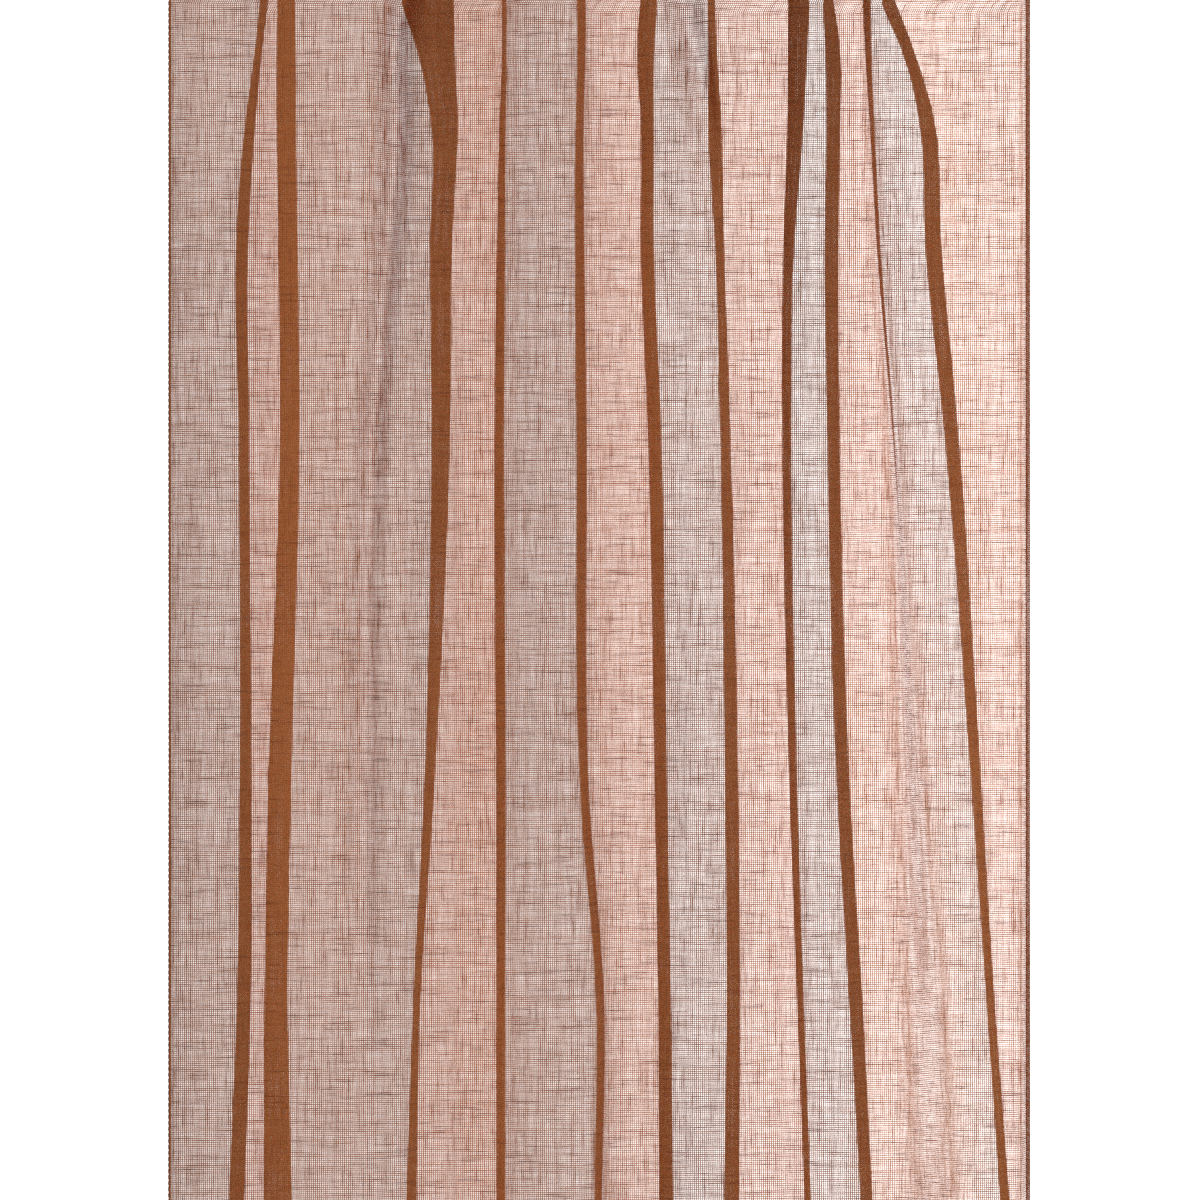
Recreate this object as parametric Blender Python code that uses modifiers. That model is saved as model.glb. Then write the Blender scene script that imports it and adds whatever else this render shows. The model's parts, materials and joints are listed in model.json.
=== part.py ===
"""Sheer curtain panel with a gathered pencil-pleat heading, hooks and a weighted hem.

Metres, +Z up. The origin is the middle of the line on which the nine hooks hang:
+X runs along the rail to the right, +Y runs away from the room, to the window.
The cloth hangs below, in front of the hooks, and its room side faces -Y.
"""

import math

import bpy
import numpy as np

# The cloth as it was cut and finished, and the width it is gathered to.
FLAT_WIDTH = 1.20
FLAT_DROP = 2.50
HUNG_WIDTH = 0.50

# The heading: a turned-over top, a woven tape on its back and three gathering cords.
HEADING_ABOVE_HOOKS = 0.030
FRILL = 0.008
TAPE_HEIGHT = 0.075
PLEATS = 24.5
PLEAT_SQUARENESS = 0.07
CORD_RADIUS = 0.0008
CORD_KNOT_RADIUS = 0.0024
CORD_INSET = 0.009
CORD_TAIL = 0.004

# Cloth layers, as solids with a little body to them.
CLOTH = 0.0006
TAPE = 0.0007
FACING_GAP = 0.0005
TAPE_GAP = 0.00035
GAP = 0.0003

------

## Problem requirements
Extract all of the data above without altering anything.

## Full answer
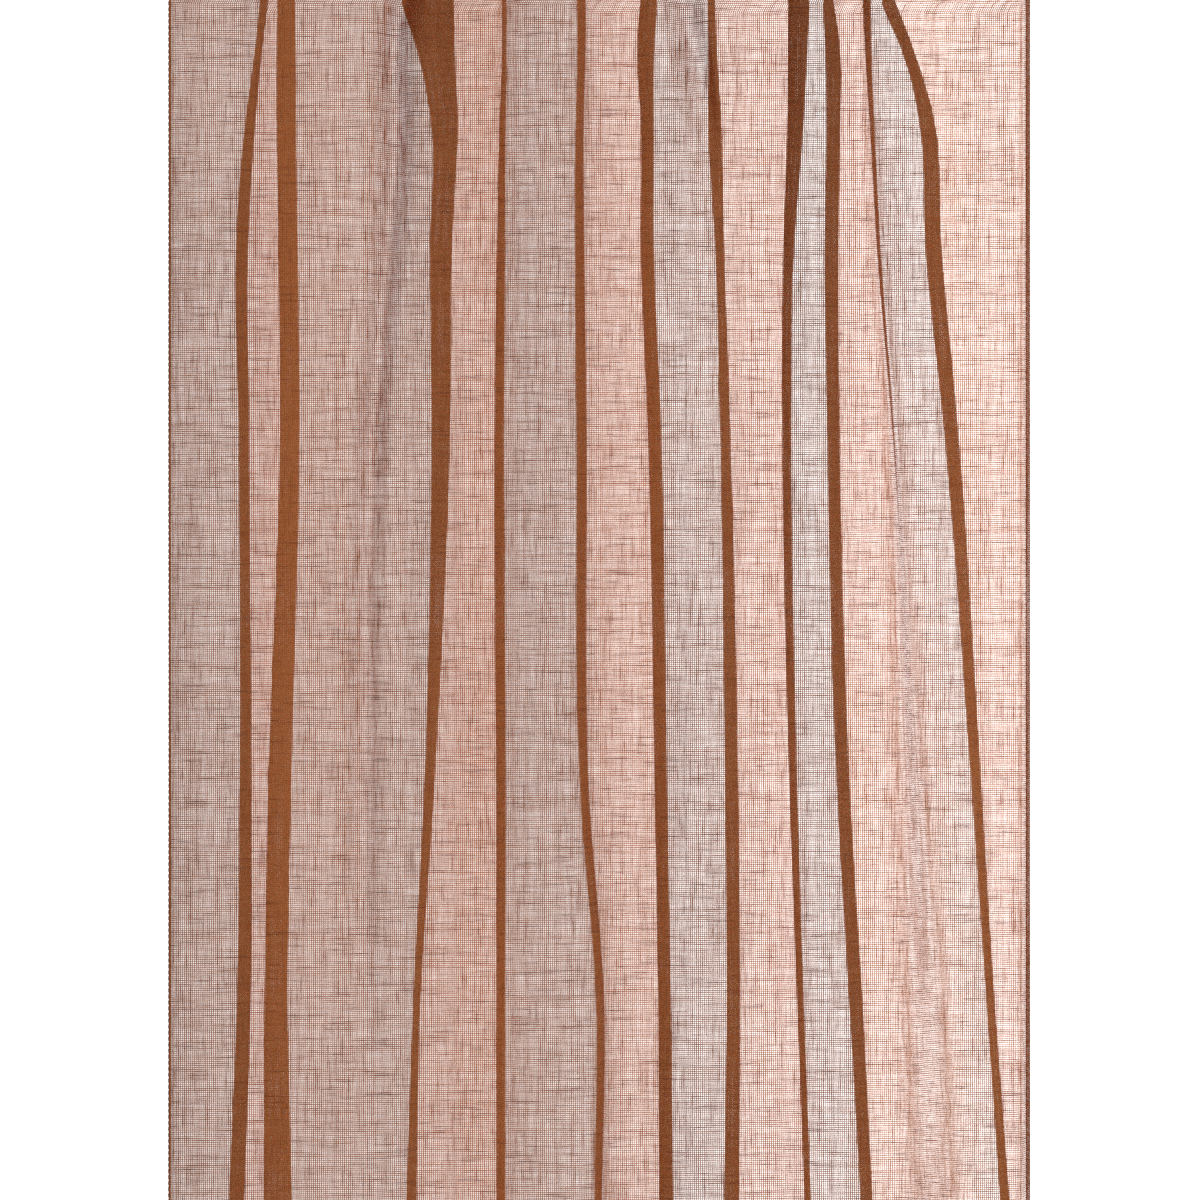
Recreate this object as parametric Blender Python code that uses modifiers. That model is saved as model.glb. Then write the Blender scene script that imports it and adds whatever else this render shows. The model's parts, materials and joints are listed in model.json.
=== part.py ===
"""Sheer curtain panel with a gathered pencil-pleat heading, hooks and a weighted hem.

Metres, +Z up. The origin is the middle of the line on which the nine hooks hang:
+X runs along the rail to the right, +Y runs away from the room, to the window.
The cloth hangs below, in front of the hooks, and its room side faces -Y.
"""

import math

import bpy
import numpy as np

# The cloth as it was cut and finished, and the width it is gathered to.
FLAT_WIDTH = 1.20
FLAT_DROP = 2.50
HUNG_WIDTH = 0.50

# The heading: a turned-over top, a woven tape on its back and three gathering cords.
HEADING_ABOVE_HOOKS = 0.030
FRILL = 0.008
TAPE_HEIGHT = 0.075
PLEATS = 24.5
PLEAT_SQUARENESS = 0.07
CORD_RADIUS = 0.0008
CORD_KNOT_RADIUS = 0.0024
CORD_INSET = 0.009
CORD_TAIL = 0.004

# Cloth layers, as solids with a little body to them.
CLOTH = 0.0006
TAPE = 0.0007
FACING_GAP = 0.0005
TAPE_GAP = 0.00035
GAP = 0.0003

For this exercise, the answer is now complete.